**Your instructions:**
Could you give the data below again, exactly and completely?

**Supplied data:**

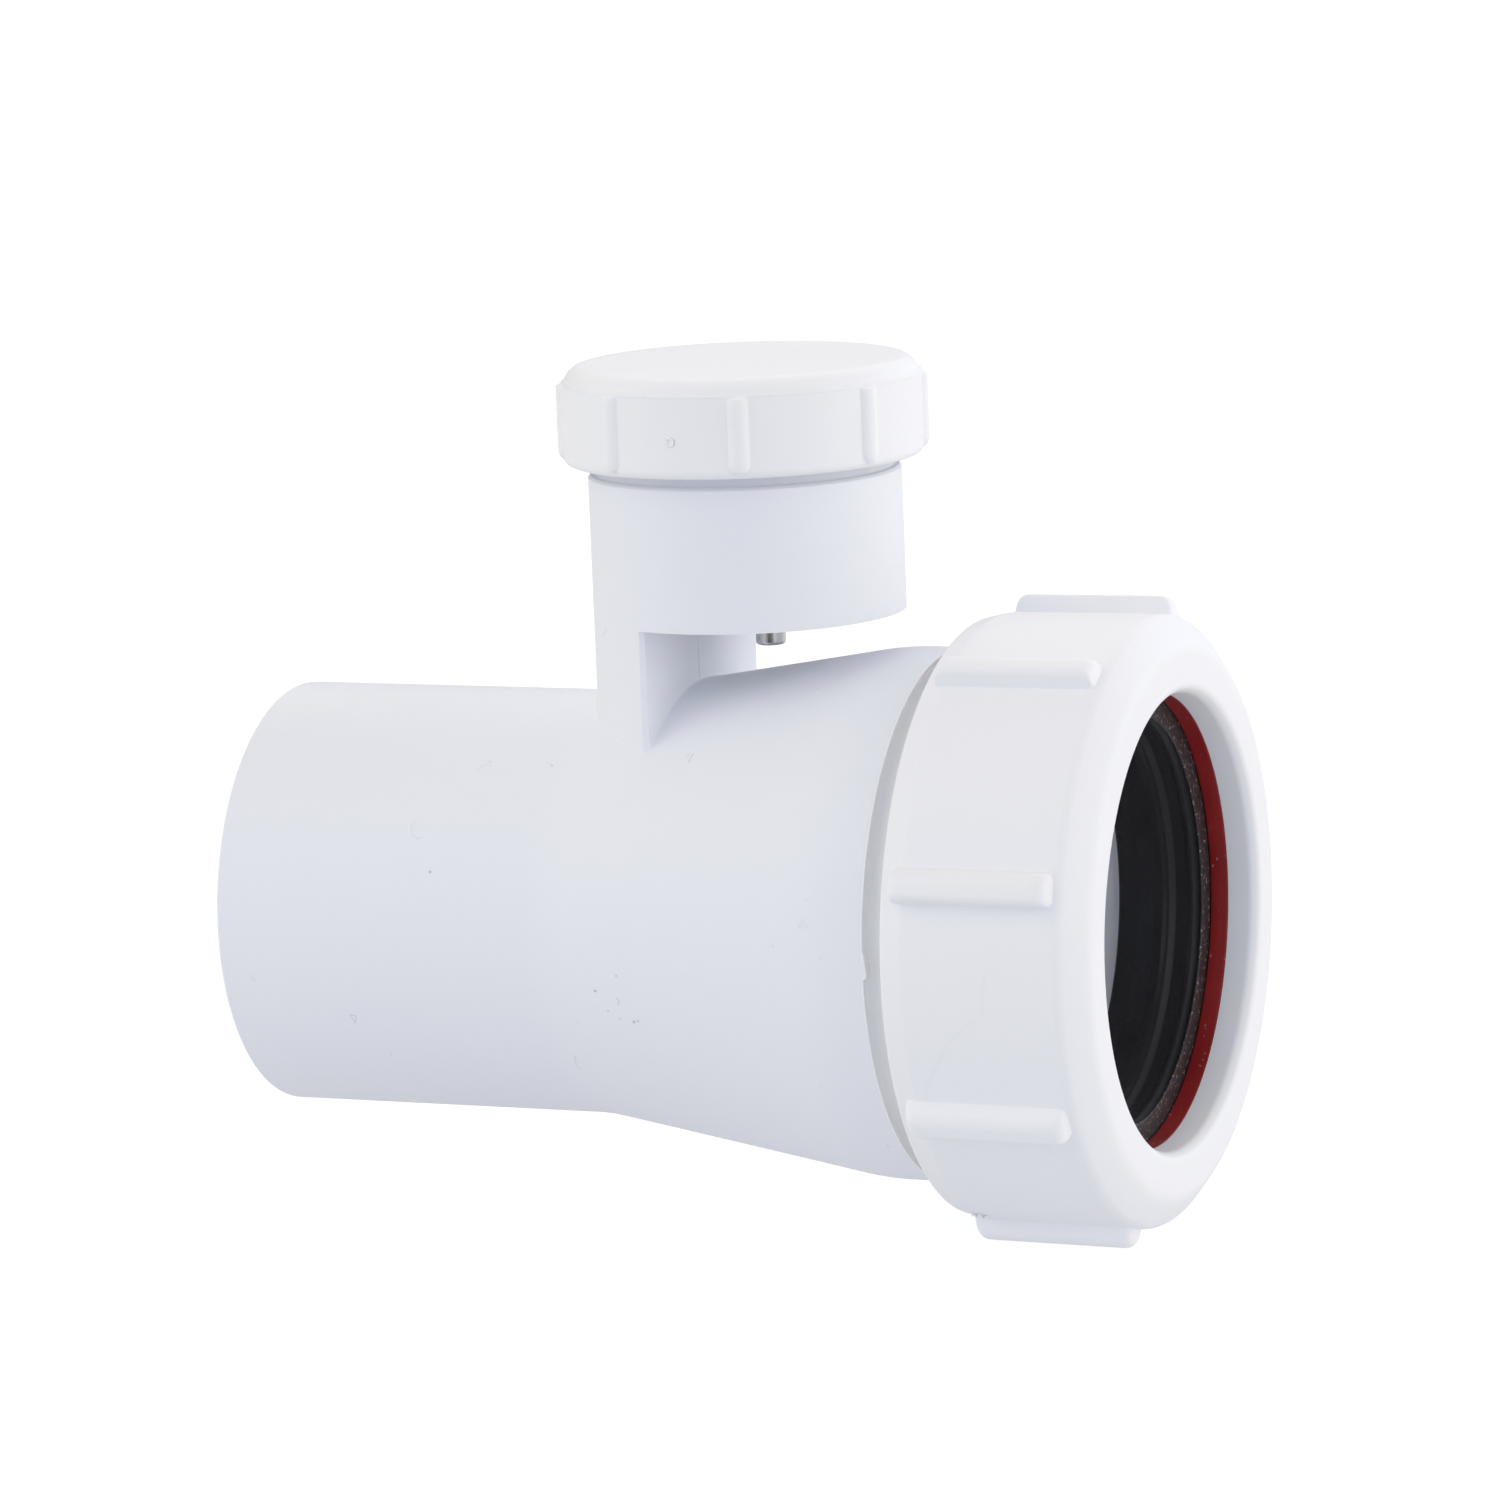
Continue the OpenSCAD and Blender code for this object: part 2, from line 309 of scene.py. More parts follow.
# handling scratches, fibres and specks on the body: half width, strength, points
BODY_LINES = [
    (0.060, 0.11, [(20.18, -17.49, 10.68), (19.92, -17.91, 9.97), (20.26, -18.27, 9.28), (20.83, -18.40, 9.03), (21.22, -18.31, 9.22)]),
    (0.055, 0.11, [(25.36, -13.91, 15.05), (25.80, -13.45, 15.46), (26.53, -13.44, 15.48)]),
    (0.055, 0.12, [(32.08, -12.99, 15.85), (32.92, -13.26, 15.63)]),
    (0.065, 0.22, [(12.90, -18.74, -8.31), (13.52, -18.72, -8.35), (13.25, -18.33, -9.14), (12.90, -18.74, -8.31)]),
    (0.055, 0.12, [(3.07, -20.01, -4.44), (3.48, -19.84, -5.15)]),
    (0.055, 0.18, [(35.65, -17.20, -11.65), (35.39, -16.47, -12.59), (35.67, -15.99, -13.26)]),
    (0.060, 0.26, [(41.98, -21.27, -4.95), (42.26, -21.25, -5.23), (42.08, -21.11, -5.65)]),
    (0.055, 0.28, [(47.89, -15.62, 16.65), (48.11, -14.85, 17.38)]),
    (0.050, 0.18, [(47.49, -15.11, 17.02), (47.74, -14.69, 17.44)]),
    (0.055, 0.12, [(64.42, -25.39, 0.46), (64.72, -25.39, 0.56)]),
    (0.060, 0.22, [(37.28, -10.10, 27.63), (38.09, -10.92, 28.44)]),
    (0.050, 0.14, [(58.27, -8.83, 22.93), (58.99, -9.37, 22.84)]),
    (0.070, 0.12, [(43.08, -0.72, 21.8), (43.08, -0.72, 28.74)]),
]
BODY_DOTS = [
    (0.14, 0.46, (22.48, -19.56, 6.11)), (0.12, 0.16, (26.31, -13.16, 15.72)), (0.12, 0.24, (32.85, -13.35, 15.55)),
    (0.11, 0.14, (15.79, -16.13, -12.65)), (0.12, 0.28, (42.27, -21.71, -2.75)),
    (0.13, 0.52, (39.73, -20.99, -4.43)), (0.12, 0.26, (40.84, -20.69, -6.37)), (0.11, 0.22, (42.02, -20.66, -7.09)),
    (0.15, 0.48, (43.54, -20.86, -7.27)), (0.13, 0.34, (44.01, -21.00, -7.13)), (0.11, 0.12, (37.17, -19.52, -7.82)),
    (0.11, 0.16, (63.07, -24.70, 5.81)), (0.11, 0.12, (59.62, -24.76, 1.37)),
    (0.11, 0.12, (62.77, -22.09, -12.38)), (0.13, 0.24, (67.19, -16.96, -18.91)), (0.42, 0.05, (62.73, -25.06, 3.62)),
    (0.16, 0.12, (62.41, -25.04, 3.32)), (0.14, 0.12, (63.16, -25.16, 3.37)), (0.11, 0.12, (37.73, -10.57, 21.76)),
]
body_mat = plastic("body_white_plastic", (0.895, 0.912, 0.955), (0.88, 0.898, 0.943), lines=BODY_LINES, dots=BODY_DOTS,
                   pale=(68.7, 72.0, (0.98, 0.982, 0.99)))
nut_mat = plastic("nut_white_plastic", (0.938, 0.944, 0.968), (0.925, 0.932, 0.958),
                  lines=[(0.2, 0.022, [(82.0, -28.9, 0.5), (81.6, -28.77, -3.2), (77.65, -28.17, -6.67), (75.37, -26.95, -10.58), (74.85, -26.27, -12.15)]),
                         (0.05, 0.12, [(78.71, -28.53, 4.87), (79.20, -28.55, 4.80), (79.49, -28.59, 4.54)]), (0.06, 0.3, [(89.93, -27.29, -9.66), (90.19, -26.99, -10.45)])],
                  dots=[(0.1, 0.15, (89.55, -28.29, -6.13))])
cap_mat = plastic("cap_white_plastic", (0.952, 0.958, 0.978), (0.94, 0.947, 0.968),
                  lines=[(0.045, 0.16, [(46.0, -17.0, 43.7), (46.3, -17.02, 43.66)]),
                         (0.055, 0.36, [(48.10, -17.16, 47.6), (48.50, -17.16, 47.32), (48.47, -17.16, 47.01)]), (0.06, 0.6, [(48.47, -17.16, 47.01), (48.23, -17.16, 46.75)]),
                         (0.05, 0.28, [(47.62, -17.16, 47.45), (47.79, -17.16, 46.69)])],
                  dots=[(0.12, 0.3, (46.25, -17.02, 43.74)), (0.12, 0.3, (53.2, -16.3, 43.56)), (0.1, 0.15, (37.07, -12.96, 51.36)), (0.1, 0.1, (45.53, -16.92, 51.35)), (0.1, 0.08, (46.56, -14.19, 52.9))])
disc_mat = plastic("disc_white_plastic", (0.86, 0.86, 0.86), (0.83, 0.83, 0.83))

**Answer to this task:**
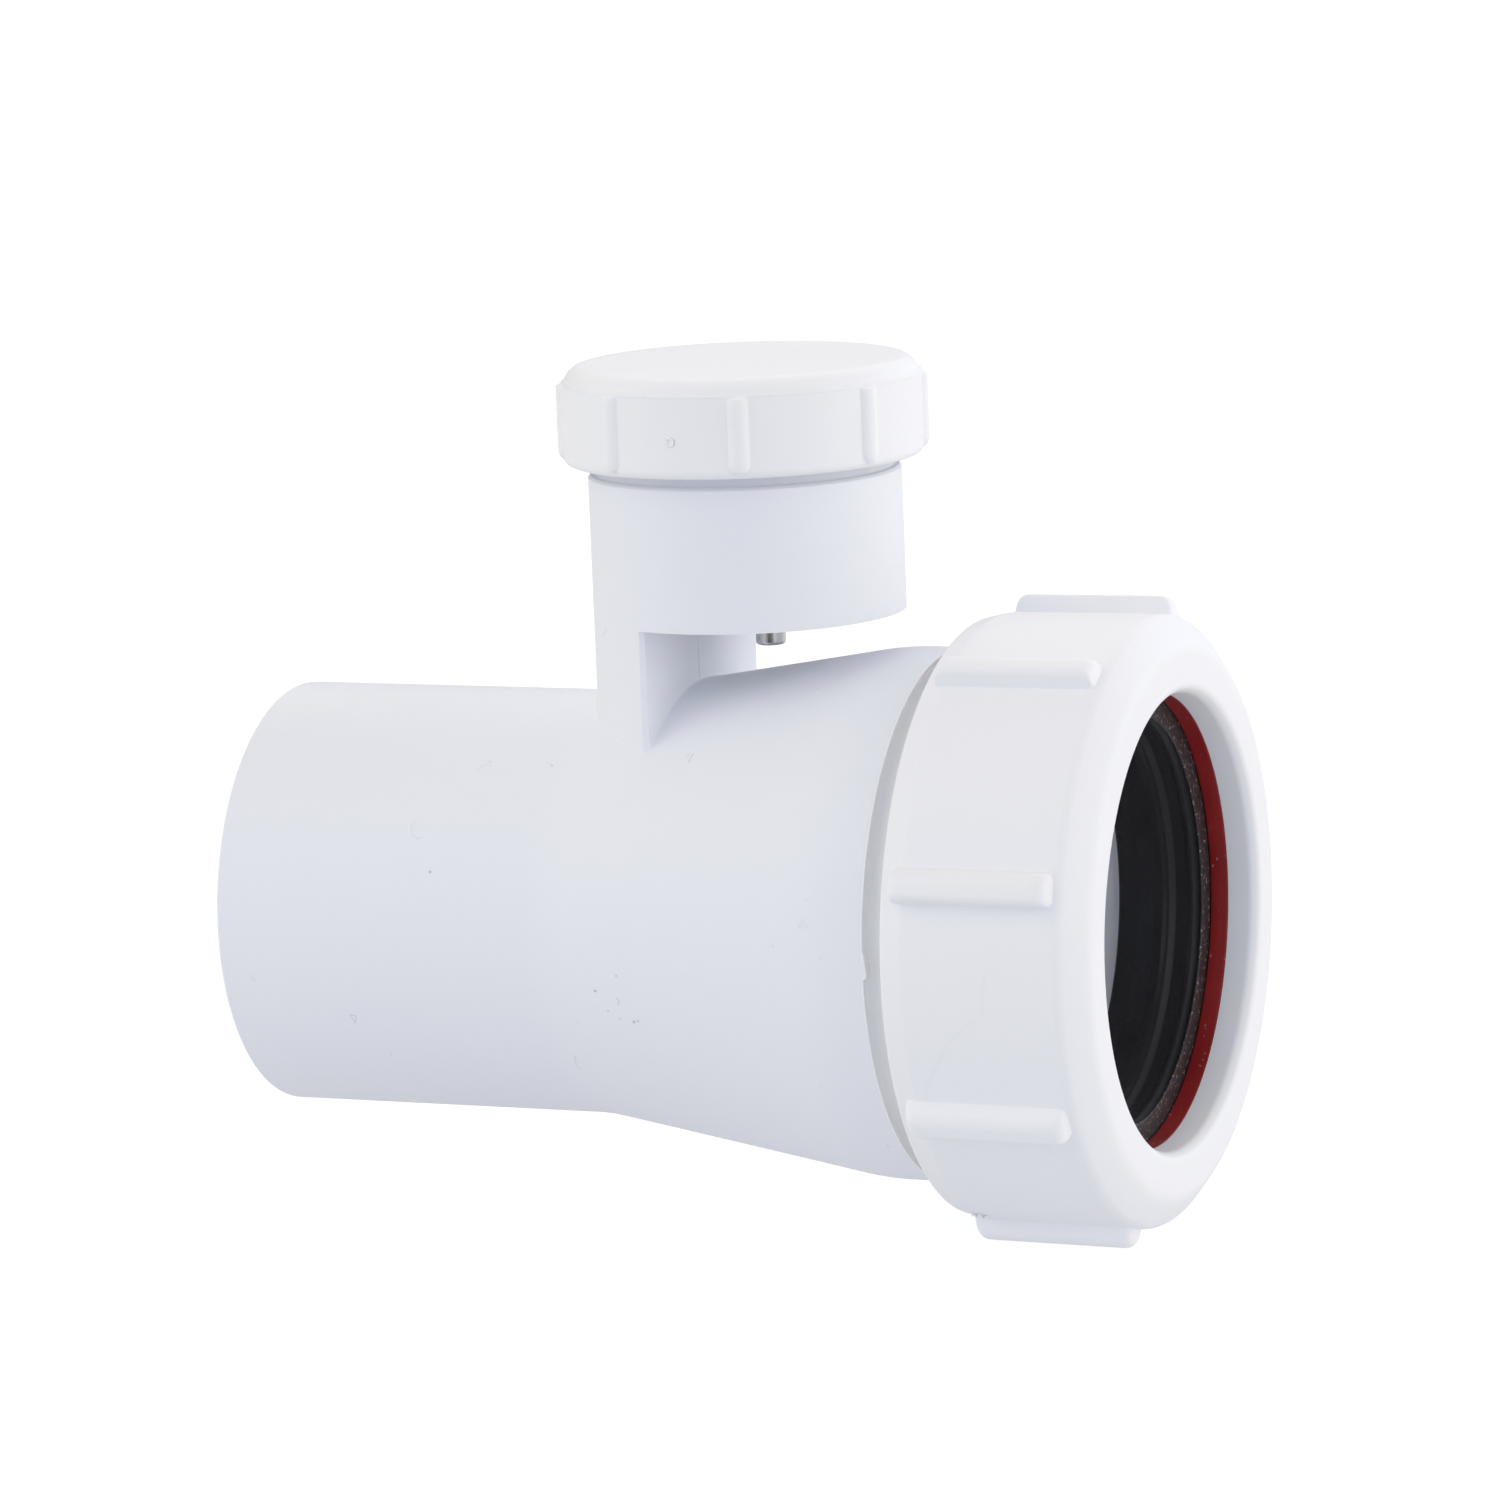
Continue the OpenSCAD and Blender code for this object: part 2, from line 309 of scene.py. More parts follow.
# handling scratches, fibres and specks on the body: half width, strength, points
BODY_LINES = [
    (0.060, 0.11, [(20.18, -17.49, 10.68), (19.92, -17.91, 9.97), (20.26, -18.27, 9.28), (20.83, -18.40, 9.03), (21.22, -18.31, 9.22)]),
    (0.055, 0.11, [(25.36, -13.91, 15.05), (25.80, -13.45, 15.46), (26.53, -13.44, 15.48)]),
    (0.055, 0.12, [(32.08, -12.99, 15.85), (32.92, -13.26, 15.63)]),
    (0.065, 0.22, [(12.90, -18.74, -8.31), (13.52, -18.72, -8.35), (13.25, -18.33, -9.14), (12.90, -18.74, -8.31)]),
    (0.055, 0.12, [(3.07, -20.01, -4.44), (3.48, -19.84, -5.15)]),
    (0.055, 0.18, [(35.65, -17.20, -11.65), (35.39, -16.47, -12.59), (35.67, -15.99, -13.26)]),
    (0.060, 0.26, [(41.98, -21.27, -4.95), (42.26, -21.25, -5.23), (42.08, -21.11, -5.65)]),
    (0.055, 0.28, [(47.89, -15.62, 16.65), (48.11, -14.85, 17.38)]),
    (0.050, 0.18, [(47.49, -15.11, 17.02), (47.74, -14.69, 17.44)]),
    (0.055, 0.12, [(64.42, -25.39, 0.46), (64.72, -25.39, 0.56)]),
    (0.060, 0.22, [(37.28, -10.10, 27.63), (38.09, -10.92, 28.44)]),
    (0.050, 0.14, [(58.27, -8.83, 22.93), (58.99, -9.37, 22.84)]),
    (0.070, 0.12, [(43.08, -0.72, 21.8), (43.08, -0.72, 28.74)]),
]
BODY_DOTS = [
    (0.14, 0.46, (22.48, -19.56, 6.11)), (0.12, 0.16, (26.31, -13.16, 15.72)), (0.12, 0.24, (32.85, -13.35, 15.55)),
    (0.11, 0.14, (15.79, -16.13, -12.65)), (0.12, 0.28, (42.27, -21.71, -2.75)),
    (0.13, 0.52, (39.73, -20.99, -4.43)), (0.12, 0.26, (40.84, -20.69, -6.37)), (0.11, 0.22, (42.02, -20.66, -7.09)),
    (0.15, 0.48, (43.54, -20.86, -7.27)), (0.13, 0.34, (44.01, -21.00, -7.13)), (0.11, 0.12, (37.17, -19.52, -7.82)),
    (0.11, 0.16, (63.07, -24.70, 5.81)), (0.11, 0.12, (59.62, -24.76, 1.37)),
    (0.11, 0.12, (62.77, -22.09, -12.38)), (0.13, 0.24, (67.19, -16.96, -18.91)), (0.42, 0.05, (62.73, -25.06, 3.62)),
    (0.16, 0.12, (62.41, -25.04, 3.32)), (0.14, 0.12, (63.16, -25.16, 3.37)), (0.11, 0.12, (37.73, -10.57, 21.76)),
]
body_mat = plastic("body_white_plastic", (0.895, 0.912, 0.955), (0.88, 0.898, 0.943), lines=BODY_LINES, dots=BODY_DOTS,
                   pale=(68.7, 72.0, (0.98, 0.982, 0.99)))
nut_mat = plastic("nut_white_plastic", (0.938, 0.944, 0.968), (0.925, 0.932, 0.958),
                  lines=[(0.2, 0.022, [(82.0, -28.9, 0.5), (81.6, -28.77, -3.2), (77.65, -28.17, -6.67), (75.37, -26.95, -10.58), (74.85, -26.27, -12.15)]),
                         (0.05, 0.12, [(78.71, -28.53, 4.87), (79.20, -28.55, 4.80), (79.49, -28.59, 4.54)]), (0.06, 0.3, [(89.93, -27.29, -9.66), (90.19, -26.99, -10.45)])],
                  dots=[(0.1, 0.15, (89.55, -28.29, -6.13))])
cap_mat = plastic("cap_white_plastic", (0.952, 0.958, 0.978), (0.94, 0.947, 0.968),
                  lines=[(0.045, 0.16, [(46.0, -17.0, 43.7), (46.3, -17.02, 43.66)]),
                         (0.055, 0.36, [(48.10, -17.16, 47.6), (48.50, -17.16, 47.32), (48.47, -17.16, 47.01)]), (0.06, 0.6, [(48.47, -17.16, 47.01), (48.23, -17.16, 46.75)]),
                         (0.05, 0.28, [(47.62, -17.16, 47.45), (47.79, -17.16, 46.69)])],
                  dots=[(0.12, 0.3, (46.25, -17.02, 43.74)), (0.12, 0.3, (53.2, -16.3, 43.56)), (0.1, 0.15, (37.07, -12.96, 51.36)), (0.1, 0.1, (45.53, -16.92, 51.35)), (0.1, 0.08, (46.56, -14.19, 52.9))])
disc_mat = plastic("disc_white_plastic", (0.86, 0.86, 0.86), (0.83, 0.83, 0.83))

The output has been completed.